===== SUPPLIED INFORMATION
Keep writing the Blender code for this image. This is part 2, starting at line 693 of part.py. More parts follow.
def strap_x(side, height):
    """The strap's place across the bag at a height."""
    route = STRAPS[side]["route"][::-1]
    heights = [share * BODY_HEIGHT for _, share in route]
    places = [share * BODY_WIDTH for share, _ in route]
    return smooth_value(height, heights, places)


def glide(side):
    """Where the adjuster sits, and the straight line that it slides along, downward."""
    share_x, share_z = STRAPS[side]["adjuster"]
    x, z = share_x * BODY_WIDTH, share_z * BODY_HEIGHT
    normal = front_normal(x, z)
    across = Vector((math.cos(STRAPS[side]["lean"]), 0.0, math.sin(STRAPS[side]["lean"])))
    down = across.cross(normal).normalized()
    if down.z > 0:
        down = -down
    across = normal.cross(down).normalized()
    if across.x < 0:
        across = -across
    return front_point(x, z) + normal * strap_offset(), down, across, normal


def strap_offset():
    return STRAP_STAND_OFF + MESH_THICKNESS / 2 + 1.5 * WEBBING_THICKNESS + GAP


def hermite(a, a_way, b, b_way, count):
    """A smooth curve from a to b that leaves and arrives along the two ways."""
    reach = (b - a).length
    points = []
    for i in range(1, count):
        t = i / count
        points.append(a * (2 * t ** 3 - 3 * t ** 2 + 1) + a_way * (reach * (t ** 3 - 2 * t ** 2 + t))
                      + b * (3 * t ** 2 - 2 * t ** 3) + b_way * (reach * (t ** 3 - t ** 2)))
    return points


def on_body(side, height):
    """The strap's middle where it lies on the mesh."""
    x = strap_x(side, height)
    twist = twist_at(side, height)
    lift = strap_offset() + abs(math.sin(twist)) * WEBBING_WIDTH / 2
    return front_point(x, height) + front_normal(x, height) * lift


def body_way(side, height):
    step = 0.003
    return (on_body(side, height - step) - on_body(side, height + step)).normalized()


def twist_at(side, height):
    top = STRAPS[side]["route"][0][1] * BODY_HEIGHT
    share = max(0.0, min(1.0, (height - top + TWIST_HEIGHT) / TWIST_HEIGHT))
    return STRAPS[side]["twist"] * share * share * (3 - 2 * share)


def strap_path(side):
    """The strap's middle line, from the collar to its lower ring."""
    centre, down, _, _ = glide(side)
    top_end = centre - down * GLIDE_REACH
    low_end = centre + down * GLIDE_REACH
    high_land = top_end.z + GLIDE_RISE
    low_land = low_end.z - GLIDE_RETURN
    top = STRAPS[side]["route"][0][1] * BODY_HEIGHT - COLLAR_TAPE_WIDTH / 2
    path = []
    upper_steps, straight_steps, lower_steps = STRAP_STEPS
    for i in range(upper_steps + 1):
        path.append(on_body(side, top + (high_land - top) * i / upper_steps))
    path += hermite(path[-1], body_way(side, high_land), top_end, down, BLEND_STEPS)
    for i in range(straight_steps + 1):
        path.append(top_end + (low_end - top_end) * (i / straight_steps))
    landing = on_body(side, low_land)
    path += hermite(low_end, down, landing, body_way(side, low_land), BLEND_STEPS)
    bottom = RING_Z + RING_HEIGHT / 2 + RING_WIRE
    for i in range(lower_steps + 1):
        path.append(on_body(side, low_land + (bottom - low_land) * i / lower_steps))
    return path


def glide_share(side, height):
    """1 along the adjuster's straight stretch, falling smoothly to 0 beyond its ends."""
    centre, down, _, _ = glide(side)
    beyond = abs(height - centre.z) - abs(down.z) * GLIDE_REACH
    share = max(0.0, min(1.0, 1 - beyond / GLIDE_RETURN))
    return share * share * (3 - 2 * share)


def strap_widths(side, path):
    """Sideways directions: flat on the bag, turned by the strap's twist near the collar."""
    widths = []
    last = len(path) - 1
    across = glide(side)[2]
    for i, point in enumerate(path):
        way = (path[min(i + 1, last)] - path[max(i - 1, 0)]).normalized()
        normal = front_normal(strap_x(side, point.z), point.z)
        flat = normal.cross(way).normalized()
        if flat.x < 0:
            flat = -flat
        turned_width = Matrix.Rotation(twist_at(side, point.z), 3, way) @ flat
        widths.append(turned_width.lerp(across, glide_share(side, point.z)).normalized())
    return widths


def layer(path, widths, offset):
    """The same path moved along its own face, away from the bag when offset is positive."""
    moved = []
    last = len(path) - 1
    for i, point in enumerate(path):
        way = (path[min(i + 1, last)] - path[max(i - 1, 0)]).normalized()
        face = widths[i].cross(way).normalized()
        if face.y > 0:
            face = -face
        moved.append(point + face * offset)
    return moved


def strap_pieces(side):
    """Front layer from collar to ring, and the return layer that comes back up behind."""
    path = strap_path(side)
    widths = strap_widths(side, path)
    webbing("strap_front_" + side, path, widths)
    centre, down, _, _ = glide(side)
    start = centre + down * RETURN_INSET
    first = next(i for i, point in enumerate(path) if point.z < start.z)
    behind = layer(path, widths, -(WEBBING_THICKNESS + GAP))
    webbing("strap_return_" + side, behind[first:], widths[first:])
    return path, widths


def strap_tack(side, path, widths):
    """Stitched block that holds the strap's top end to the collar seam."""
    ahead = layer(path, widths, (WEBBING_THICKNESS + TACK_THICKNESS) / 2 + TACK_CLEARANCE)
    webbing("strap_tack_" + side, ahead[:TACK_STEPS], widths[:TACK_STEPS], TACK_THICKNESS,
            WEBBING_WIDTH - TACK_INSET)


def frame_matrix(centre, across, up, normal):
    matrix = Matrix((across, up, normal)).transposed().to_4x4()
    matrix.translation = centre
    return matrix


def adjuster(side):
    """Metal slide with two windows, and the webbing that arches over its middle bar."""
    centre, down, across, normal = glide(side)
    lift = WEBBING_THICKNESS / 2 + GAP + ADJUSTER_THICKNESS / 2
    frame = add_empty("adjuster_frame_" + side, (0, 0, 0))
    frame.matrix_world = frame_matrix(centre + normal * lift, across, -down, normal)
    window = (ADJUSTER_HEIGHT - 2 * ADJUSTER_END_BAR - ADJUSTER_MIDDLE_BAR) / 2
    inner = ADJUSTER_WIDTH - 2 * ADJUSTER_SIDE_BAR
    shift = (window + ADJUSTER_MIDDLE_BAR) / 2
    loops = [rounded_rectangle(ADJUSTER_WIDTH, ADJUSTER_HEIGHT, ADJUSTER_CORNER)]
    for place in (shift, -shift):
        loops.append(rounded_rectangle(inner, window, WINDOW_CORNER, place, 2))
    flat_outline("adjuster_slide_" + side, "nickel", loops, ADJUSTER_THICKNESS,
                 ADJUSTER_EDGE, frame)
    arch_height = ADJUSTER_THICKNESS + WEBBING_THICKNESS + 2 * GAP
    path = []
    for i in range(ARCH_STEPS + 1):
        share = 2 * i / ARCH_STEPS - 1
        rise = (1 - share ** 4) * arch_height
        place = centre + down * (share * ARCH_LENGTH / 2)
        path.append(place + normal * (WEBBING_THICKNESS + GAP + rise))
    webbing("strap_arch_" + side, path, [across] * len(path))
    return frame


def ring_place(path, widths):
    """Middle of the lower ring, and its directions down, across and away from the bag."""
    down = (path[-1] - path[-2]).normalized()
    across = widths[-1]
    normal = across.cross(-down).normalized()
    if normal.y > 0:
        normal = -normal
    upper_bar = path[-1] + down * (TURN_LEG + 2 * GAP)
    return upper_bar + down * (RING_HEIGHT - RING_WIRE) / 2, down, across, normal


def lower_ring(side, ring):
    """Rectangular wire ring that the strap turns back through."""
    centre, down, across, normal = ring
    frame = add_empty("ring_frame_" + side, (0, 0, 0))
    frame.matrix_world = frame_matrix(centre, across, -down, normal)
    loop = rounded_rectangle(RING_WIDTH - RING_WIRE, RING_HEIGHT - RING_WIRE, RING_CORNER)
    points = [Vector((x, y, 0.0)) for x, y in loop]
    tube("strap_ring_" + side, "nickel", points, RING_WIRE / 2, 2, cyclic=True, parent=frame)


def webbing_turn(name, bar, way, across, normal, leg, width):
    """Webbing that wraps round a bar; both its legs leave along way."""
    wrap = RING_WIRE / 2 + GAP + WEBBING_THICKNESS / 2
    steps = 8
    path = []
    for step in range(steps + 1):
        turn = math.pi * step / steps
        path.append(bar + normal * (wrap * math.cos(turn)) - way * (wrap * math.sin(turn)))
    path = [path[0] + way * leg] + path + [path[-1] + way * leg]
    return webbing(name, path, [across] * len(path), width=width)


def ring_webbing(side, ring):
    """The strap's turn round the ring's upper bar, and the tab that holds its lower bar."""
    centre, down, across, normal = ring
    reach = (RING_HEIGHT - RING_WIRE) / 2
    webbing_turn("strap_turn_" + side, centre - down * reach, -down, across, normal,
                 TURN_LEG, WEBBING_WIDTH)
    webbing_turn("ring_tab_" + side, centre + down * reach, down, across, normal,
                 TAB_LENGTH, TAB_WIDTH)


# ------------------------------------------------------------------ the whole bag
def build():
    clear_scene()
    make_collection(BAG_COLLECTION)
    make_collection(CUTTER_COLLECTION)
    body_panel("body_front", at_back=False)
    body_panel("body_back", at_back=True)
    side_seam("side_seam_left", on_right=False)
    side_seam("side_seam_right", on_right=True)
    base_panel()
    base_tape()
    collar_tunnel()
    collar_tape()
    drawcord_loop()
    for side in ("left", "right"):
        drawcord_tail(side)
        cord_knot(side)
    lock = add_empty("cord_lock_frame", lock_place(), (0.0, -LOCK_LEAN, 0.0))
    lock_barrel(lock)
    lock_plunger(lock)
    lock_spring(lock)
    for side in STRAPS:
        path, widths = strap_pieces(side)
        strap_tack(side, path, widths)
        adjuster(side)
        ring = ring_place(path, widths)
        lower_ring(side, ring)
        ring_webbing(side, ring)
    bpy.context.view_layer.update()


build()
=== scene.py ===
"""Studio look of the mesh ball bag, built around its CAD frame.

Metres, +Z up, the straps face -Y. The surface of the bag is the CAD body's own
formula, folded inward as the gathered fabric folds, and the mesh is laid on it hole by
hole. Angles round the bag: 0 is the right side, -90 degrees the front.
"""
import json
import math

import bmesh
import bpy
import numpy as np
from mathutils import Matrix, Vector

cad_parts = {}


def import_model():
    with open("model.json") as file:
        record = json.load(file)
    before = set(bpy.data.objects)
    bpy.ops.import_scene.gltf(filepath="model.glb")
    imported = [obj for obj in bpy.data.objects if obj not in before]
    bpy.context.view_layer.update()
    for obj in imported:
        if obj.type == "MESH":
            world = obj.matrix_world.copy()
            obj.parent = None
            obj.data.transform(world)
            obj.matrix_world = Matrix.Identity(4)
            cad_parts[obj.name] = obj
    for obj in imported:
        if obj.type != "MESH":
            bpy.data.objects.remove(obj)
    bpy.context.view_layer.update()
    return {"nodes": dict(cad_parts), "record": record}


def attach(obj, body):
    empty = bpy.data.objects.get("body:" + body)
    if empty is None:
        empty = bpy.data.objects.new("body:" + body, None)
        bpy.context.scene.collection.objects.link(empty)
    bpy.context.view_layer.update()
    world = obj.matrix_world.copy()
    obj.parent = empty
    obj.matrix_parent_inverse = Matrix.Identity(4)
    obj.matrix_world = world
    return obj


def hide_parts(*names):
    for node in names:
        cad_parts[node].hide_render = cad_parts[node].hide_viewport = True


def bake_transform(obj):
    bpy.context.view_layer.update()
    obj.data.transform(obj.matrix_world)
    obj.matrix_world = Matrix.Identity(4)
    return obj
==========
— AIM —
Copy out precisely the lines from the line with "the whole bag" to the line with "obj.data.transform(world)" in the material above, including those two lines and omitting all the rest.

— ANSWER FOR THE TASK —
# ------------------------------------------------------------------ the whole bag
def build():
    clear_scene()
    make_collection(BAG_COLLECTION)
    make_collection(CUTTER_COLLECTION)
    body_panel("body_front", at_back=False)
    body_panel("body_back", at_back=True)
    side_seam("side_seam_left", on_right=False)
    side_seam("side_seam_right", on_right=True)
    base_panel()
    base_tape()
    collar_tunnel()
    collar_tape()
    drawcord_loop()
    for side in ("left", "right"):
        drawcord_tail(side)
        cord_knot(side)
    lock = add_empty("cord_lock_frame", lock_place(), (0.0, -LOCK_LEAN, 0.0))
    lock_barrel(lock)
    lock_plunger(lock)
    lock_spring(lock)
    for side in STRAPS:
        path, widths = strap_pieces(side)
        strap_tack(side, path, widths)
        adjuster(side)
        ring = ring_place(path, widths)
        lower_ring(side, ring)
        ring_webbing(side, ring)
    bpy.context.view_layer.update()


build()
=== scene.py ===
"""Studio look of the mesh ball bag, built around its CAD frame.

Metres, +Z up, the straps face -Y. The surface of the bag is the CAD body's own
formula, folded inward as the gathered fabric folds, and the mesh is laid on it hole by
hole. Angles round the bag: 0 is the right side, -90 degrees the front.
"""
import json
import math

import bmesh
import bpy
import numpy as np
from mathutils import Matrix, Vector

cad_parts = {}


def import_model():
    with open("model.json") as file:
        record = json.load(file)
    before = set(bpy.data.objects)
    bpy.ops.import_scene.gltf(filepath="model.glb")
    imported = [obj for obj in bpy.data.objects if obj not in before]
    bpy.context.view_layer.update()
    for obj in imported:
        if obj.type == "MESH":
            world = obj.matrix_world.copy()
            obj.parent = None
            obj.data.transform(world)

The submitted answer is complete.